Question

One liter of a mixture of carbon monoxide and carbon dioxide is passed through a tube containing red hot charcoal. The volume now becomes $1.6$ liter. Volumes are measured under similar conditions. Find the composition of the gaseous mixture.

Answer 1

We have given the mixture of carbon monoxide $CO$ and carbon dioxide $C{O_2}$ which is passed through a tube containing red hot charcoal which increases the volume of the total mixture. Charcoal is nothing but the lightweight black carbon residue which is obtained by strongly heating wood.

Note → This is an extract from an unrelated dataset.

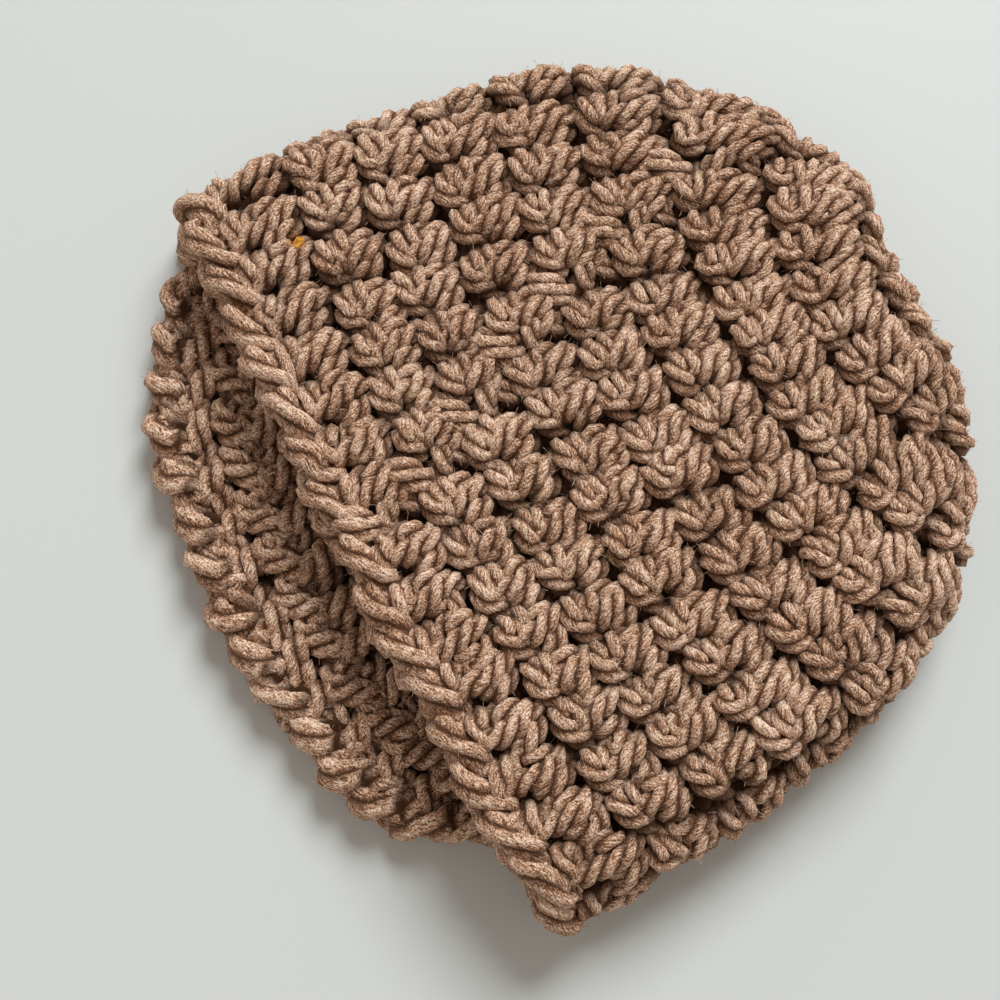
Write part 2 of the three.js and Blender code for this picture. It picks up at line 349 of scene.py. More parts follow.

Complete step by step answer:
First, we will understand the question properly and discuss what we have given and what we need to calculate. So, we have given the mixture of carbon monoxide $CO$ and carbon dioxide $C{O_2}$ and the volume of the given mixture is one liter. It is given that the mixture was passed through a tube which results in an increase in volume to $1.6$ liter. So, now using some basic considerations we will calculate the composition of the gaseous mixture.
We know that when carbon dioxide reacts with red hot charcoal gives carbon monoxide. The following reaction is given $C + C{O_2} \to 2CO$ . Now we have given the initial volume $1L$ and the final volume of the mixture $1.6L$ . So, if in the reaction $x\;L$ of carbon dioxide $C{O_2}$ is used from the total initial volume which will form $2x\;L$ of carbon monoxide $CO$ . So, the total final volume of a mixture will be given as the sum of the volumes of carbon monoxide $CO$ and carbon dioxide $C{O_2}$ . Hence, $(1 - x) + 2x = 1.6,x = 0.6\;L$
Now we got the used volume as $x = 0.6L$ which is the volume of $CO$ and $(1 - 0.6) = 0.4L$ is the volume of $C{O_2}$ .

Note:
It is observed that the final volume of a mixture is increased which is due to the formation of extra carbon monoxide. Extra carbon monoxide was formed when the mixture of carbon dioxide and carbon monoxide was passed through red hot charcoal.